Last month at press conference, quoted by AllAfrica.com, the country’s Deputy Minister of Transport and Communications, Manuela Rebelo said: “The government accepts that it will not be possible to comply with the deadline for ending analogue broadcasts.”

She added that the country had already taken steps to reduce the risk of interference with its neighbours, by signing agreements with South Africa and Malawi (that still leaves borders with Zambia, Zimbabwe, Swaziland and Tanzania to contend with). Public broadcaster TVM was planning to install eight digital transmitters in border areas by October, the press conference was told.

Therefore, Mozambique will switch off as soon as it can, when it is ready, rendering the deadline irrelevant in a way – meanwhile it is safeguarding citizens’ access to free-to-air TV, and putting measures in place to mitigate disruption.

And how big a problem is cross-border interference? Are political barriers necessarily technical ones? The head of Namibia’s PSB, Albertus Aochamub, said at the PMA (CBA) conference last year: “Knowing that our borders are artificial anyway… if I want to watch Botswana TV, why not?” However Namibia is on track with analogue switchoff.

Nevertheless, digital broadcasting as the future was decided quite some time ago, and its advantages are clear – capacity for more channels and therefore content, and less electricity required for transmission to the same coverage areas. And the very nature of the transition does require broader international cooperation.

Domino effect

The head of the ITU’s Radiocommunication Bureau, François Rancy, outlined the catch-22 to PMA: “The main difficulty with broadcasting from the spectrum point of view is that you have high-tower high-power transmitters. And this may create interference several hundred kilometres away from the transmitter.”

To avoid this, he said, countries have to coordinate their frequencies, and consulting bilaterally is not enough: “It has to be done on a multilateral basis to avoid the domino effect – you have to solve all the problems at the same time.”

Back in 2006, when the agreement was drawn up, there was a choice between a plan for international digital TV transition which preserved some spectrum for analogue within it, or to go digital-only. The latter was chosen, as the other alternative would have left a graveyard spot in the spectrum which could not be used later.

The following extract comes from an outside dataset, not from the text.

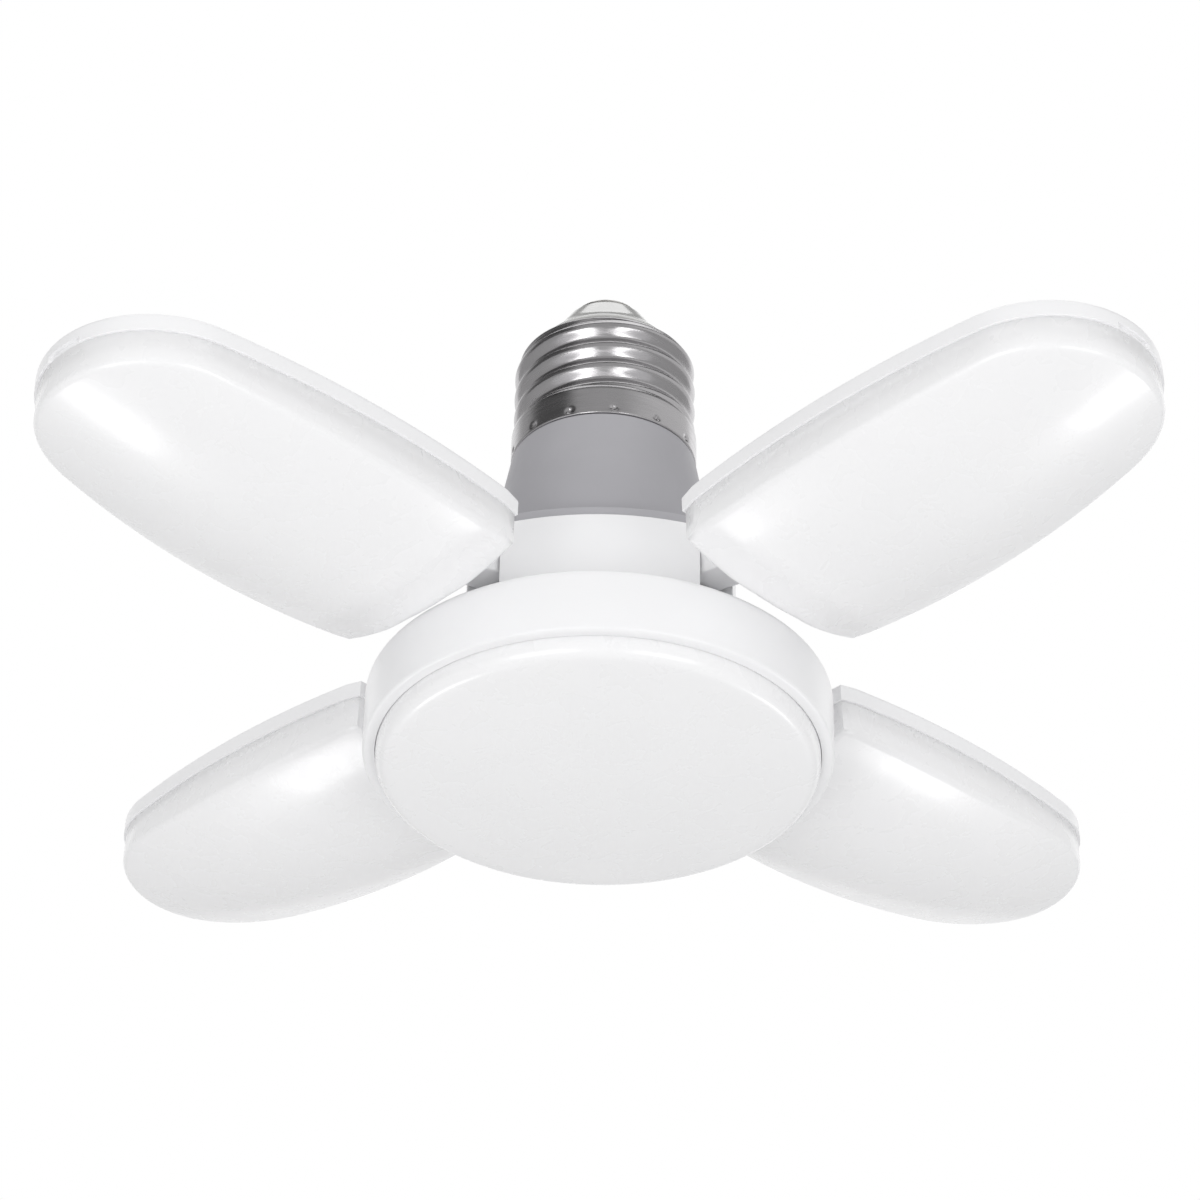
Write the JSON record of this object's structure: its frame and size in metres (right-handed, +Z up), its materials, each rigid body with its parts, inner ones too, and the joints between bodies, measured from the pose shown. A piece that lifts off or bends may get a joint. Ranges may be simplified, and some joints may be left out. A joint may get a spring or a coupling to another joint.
{
  "type": "deformable garage light",
  "caption": "Screw-in ceiling lamp: round centre light below a square hub, with leaf-shaped light panels that fold up on hinges around a threaded cap.",
  "frame": {"origin": "on the lamp's axis, in the plane of the screw cap's lower edge", "axes": "+Z up along the cap towards the ceiling; the lamp hangs below it; the leaves point along the diagonals between X and Y; the picture looks from -Y and below"},
  "size_m": [0.145, 0.145, 0.0824],
  "materials": {
    "cap_nickel": "nickel plated, bright",
    "cap_glaze": "glossy",
    "contact_solder": "satin",
    "neck_plastic": "satin",
    "white_plastic": "semi-gloss",
    "milky_plastic": "translucent, semi-gloss",
    "board_aluminium": "white solder mask",
    "led_resin": "phosphor resin",
    "screw_steel": "zinc plated",
    "washer_nylon": "smooth",
    "driver_laminate": "satin",
    "ferrite": "matte",
    "capacitor_can": "sleeved",
    "resistor_glaze": "glazed",
    "wire_red": "matte",
    "wire_black": "matte"
  },
  "bodies": {
    "lamp_body": {"screw_shell": "cap_nickel", "cap_insulator": "cap_glaze", "centre_contact": "contact_solder", "neck_sleeve": "neck_plastic", "hub_housing": "white_plastic", "housing_screws": "screw_steel", "disc_housing": "white_plastic", "disc_led_board": "board_aluminium", "disc_leds": "led_resin", "disc_board_screws": "screw_steel", "disc_diffuser": "milky_plastic", "driver_board": "driver_laminate", "driver_transformer": "ferrite", "driver_capacitor": "capacitor_can", "driver_rectifier": "ferrite", "driver_choke": "ferrite", "fuse_resistor": "resistor_glaze", "live_lead": "wire_red", "neutral_lead": "wire_black", "disc_leads": "wire_black", "hinge_pin_front_left": "screw_steel", "hinge_washers_front_left": "washer_nylon", "hinge_pin_front_right": "screw_steel", "hinge_washers_front_right": "washer_nylon", "hinge_pin_back_right": "screw_steel", "hinge_washers_back_right": "washer_nylon", "hinge_pin_back_left": "screw_steel", "hinge_washers_back_left": "washer_nylon"},
    "leaf_front_left": {"leaf_shell_front_left": "white_plastic", "leaf_cover_front_left": "milky_plastic", "leaf_led_board_front_left": "board_aluminium", "leaf_leds_front_left": "led_resin", "leaf_board_screws_front_left": "screw_steel"},
    "leaf_front_right": {"leaf_shell_front_right": "white_plastic", "leaf_cover_front_right": "milky_plastic", "leaf_led_board_front_right": "board_aluminium", "leaf_leds_front_right": "led_resin", "leaf_board_screws_front_right": "screw_steel"},
    "leaf_back_right": {"leaf_shell_back_right": "white_plastic", "leaf_cover_back_right": "milky_plastic", "leaf_led_board_back_right": "board_aluminium", "leaf_leds_back_right": "led_resin", "leaf_board_screws_back_right": "screw_steel"},
    "leaf_back_left": {"leaf_shell_back_left": "white_plastic", "leaf_cover_back_left": "milky_plastic", "leaf_led_board_back_left": "board_aluminium", "leaf_leds_back_left": "led_resin", "leaf_board_screws_back_left": "screw_steel"}
  },
  "joints": [
    {"name": "leaf_fold_front_left", "type": "hinge", "parent": "lamp_body", "child": "leaf_front_left", "pos_m": [-0.01237, -0.01237, -0.026], "axis": [-0.7071, 0.7071, 0], "range_deg": [-0.5, 89.5]},
    {"name": "leaf_fold_front_right", "type": "hinge", "parent": "lamp_body", "child": "leaf_front_right", "pos_m": [0.01237, -0.01237, -0.026], "axis": [-0.7071, -0.7071, 0], "range_deg": [-3.3, 86.7]},
    {"name": "leaf_fold_back_right", "type": "hinge", "parent": "lamp_body", "child": "leaf_back_right", "pos_m": [0.01237, 0.01237, -0.026], "axis": [0.7071, -0.7071, 0], "range_deg": [-3.4, 86.6]},
    {"name": "leaf_fold_back_left", "type": "hinge", "parent": "lamp_body", "child": "leaf_back_left", "pos_m": [-0.01237, 0.01237, -0.026], "axis": [0.7071, 0.7071, 0], "range_deg": [-2.4, 87.6]}
  ]
}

Preserving analogue is like planting a new forest around existing trees and taking out the existing trees when it’s grown

“It’s like planting a new forest and watching it grow,” said Rancy, “it’s more efficient than saying, ‘I’m going to plant a new forest around the existing trees and when it’s grown I will take out the existing trees but I will have no space for future growth.’”

There’s no doubt that giving a third of the world’s land mass just nine years to make such a big technological change was going to be ambitious – the date and the ‘catchment area’ are both compromises and abstract to a degree. The border between Regions 1 and 3 is a case in point. It stretches west to east from Iran to Russian’s eastern coast on the Sea of Japan. What happens to countries on either side of this line, eg Iran and Afghanistan, Mongolia and Russia, in terms of interference, who has to protect whose signals and who doesn’t?

This is where there do have to be bilateral agreements, and in many cases these are said to be in place already. At the time of the deadline’s ratification, special allowance was also built in for 21 African countries[1] that transmit using the VHF band (which was mis-reported as a new deadline extension earlier this year) with an extra five years for VHF only. UHF deployment is voluntary, but must be digital. In addition there are 12 countries[2] that did not attend the meeting that agreed GE06, so they were given until 2020 at the time.

But there could be no extensions after the 2006 agreement: “The deadline was agreed by consensus – the countries committed together,” said François Rancy, “this means that nothing can be changed without another regional meeting. The ITU can’t change the deadline itself.”

Rancy emphasised that Region 1 countries would still be able to broadcast in analogue, they just needed to talk to their neighbours, test and possibly shift frequencies, negotiate a solution.

“It’s clear that many countries will not be ready – it’s not the end of the world,” he said.


[1] Algeria, Burkina Faso, Cameroon, Congo, Côte d’Ivoire, Egypt, Gabon, Ghana, Guinea, Iran, Jordan, Mali, Morocco, Mauritania, Nigeria, Syria, Sudan, Chad, Togo, Tunisia and Yemen.

[2] Benin, Central African Republic, Eritrea, Ethiopia, Guinea-Bissau, Equatorial Guinea, Liberia, Madagascar, Niger, Sao Tome and Principe, Sierra Leone and Somalia.